→ **PROVIDED MATERIAL**
━━━━━━━━━━━━━━━━

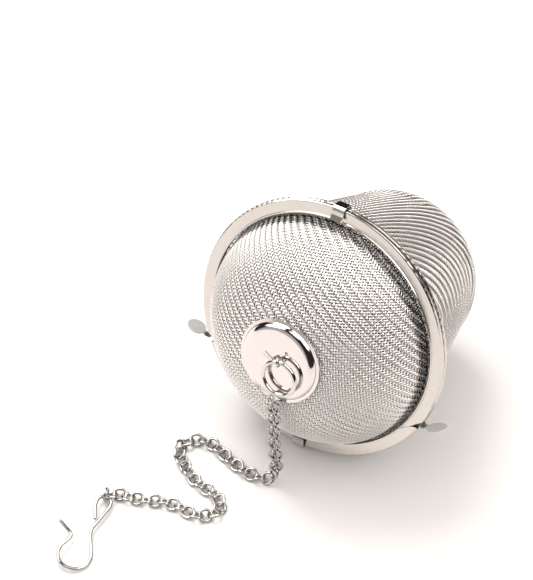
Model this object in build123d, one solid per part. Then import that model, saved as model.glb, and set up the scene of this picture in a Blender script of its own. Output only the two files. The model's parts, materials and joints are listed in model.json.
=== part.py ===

━━━━━━━━━━━━━━━━

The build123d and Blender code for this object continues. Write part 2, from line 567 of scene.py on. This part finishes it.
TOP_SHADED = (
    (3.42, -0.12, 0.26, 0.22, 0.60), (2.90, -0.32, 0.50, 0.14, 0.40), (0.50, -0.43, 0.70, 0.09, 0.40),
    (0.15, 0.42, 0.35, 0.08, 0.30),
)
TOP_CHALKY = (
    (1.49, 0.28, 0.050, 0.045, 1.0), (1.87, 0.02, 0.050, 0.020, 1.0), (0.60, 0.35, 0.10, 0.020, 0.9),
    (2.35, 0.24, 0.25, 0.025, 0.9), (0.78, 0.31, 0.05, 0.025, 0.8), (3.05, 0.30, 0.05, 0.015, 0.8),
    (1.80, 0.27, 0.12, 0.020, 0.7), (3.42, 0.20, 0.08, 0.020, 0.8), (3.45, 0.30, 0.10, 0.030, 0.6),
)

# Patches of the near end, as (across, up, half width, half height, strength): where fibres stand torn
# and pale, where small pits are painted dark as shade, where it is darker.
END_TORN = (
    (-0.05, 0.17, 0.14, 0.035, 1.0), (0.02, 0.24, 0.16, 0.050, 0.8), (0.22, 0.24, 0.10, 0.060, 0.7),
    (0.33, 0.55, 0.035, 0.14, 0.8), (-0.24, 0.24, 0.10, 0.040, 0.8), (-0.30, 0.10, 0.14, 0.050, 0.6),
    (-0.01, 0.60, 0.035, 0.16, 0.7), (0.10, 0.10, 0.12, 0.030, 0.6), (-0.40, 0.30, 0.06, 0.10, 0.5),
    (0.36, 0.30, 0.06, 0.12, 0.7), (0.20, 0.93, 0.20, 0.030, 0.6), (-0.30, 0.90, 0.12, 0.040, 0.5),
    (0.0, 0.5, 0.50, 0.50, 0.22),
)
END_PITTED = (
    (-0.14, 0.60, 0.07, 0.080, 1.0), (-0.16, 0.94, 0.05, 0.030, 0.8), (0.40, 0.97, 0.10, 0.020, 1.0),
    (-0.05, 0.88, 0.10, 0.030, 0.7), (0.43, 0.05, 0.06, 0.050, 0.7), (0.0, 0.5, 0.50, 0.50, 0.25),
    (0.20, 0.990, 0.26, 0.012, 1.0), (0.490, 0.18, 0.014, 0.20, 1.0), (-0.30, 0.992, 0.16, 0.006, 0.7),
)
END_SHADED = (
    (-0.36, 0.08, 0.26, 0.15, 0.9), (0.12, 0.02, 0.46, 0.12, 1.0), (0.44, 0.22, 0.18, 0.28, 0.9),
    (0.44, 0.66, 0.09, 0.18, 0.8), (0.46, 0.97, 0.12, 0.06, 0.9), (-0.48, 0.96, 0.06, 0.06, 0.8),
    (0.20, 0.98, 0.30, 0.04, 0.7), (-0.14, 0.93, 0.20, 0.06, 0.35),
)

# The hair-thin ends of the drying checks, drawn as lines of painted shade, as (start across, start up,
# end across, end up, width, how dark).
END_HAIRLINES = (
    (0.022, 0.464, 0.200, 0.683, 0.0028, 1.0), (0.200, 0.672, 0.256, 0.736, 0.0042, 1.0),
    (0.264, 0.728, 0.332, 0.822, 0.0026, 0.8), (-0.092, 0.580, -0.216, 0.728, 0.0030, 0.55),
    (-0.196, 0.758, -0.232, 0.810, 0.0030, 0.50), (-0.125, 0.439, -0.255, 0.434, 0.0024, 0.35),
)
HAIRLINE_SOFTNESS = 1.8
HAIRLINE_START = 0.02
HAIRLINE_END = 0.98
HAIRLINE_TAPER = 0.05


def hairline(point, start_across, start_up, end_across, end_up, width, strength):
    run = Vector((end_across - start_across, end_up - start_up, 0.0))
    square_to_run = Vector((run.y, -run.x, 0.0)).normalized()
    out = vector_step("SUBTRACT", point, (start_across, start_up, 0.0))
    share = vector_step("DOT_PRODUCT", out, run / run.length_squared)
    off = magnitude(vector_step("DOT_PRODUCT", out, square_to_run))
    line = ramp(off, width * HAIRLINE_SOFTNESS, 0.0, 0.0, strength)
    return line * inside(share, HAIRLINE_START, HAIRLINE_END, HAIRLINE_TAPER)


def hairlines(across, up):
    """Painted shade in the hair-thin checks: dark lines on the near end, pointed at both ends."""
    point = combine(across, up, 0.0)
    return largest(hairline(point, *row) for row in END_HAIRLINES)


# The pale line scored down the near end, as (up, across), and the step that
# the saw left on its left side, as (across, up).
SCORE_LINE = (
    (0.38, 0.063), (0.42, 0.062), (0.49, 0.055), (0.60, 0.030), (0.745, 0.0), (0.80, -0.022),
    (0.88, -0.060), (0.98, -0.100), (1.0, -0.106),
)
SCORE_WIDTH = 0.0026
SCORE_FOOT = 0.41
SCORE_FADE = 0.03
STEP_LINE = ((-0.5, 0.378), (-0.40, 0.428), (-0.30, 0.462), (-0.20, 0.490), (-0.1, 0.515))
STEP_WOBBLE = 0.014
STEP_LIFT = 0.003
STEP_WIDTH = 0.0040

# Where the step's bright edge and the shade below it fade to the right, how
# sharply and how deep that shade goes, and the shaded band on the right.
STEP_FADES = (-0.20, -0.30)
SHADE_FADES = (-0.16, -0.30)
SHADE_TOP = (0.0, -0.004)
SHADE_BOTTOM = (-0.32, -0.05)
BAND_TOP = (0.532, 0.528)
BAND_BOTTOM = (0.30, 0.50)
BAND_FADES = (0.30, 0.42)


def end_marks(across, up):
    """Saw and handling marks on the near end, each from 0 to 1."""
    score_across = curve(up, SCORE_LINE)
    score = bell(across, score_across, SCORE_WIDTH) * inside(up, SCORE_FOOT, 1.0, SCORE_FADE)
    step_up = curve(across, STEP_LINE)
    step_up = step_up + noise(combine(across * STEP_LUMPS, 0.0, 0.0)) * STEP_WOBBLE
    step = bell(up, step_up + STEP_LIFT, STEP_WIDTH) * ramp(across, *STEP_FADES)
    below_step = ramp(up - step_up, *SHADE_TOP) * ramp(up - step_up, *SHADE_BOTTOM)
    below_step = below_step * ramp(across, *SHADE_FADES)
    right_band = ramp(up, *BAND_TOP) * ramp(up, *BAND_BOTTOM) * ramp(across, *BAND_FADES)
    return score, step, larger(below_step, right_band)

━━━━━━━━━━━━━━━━

Copy out every line from the records that has the word "object".

→ **RESPONSE TO THE TASK**
Model this object in build123d, one solid per part. Then import that model, saved as model.glb, and set up the scene of this picture in a Blender script of its own. Output only the two files. The model's parts, materials and joints are listed in model.json.
The build123d and Blender code for this object continues. Write part 2, from line 567 of scene.py on. This part finishes it.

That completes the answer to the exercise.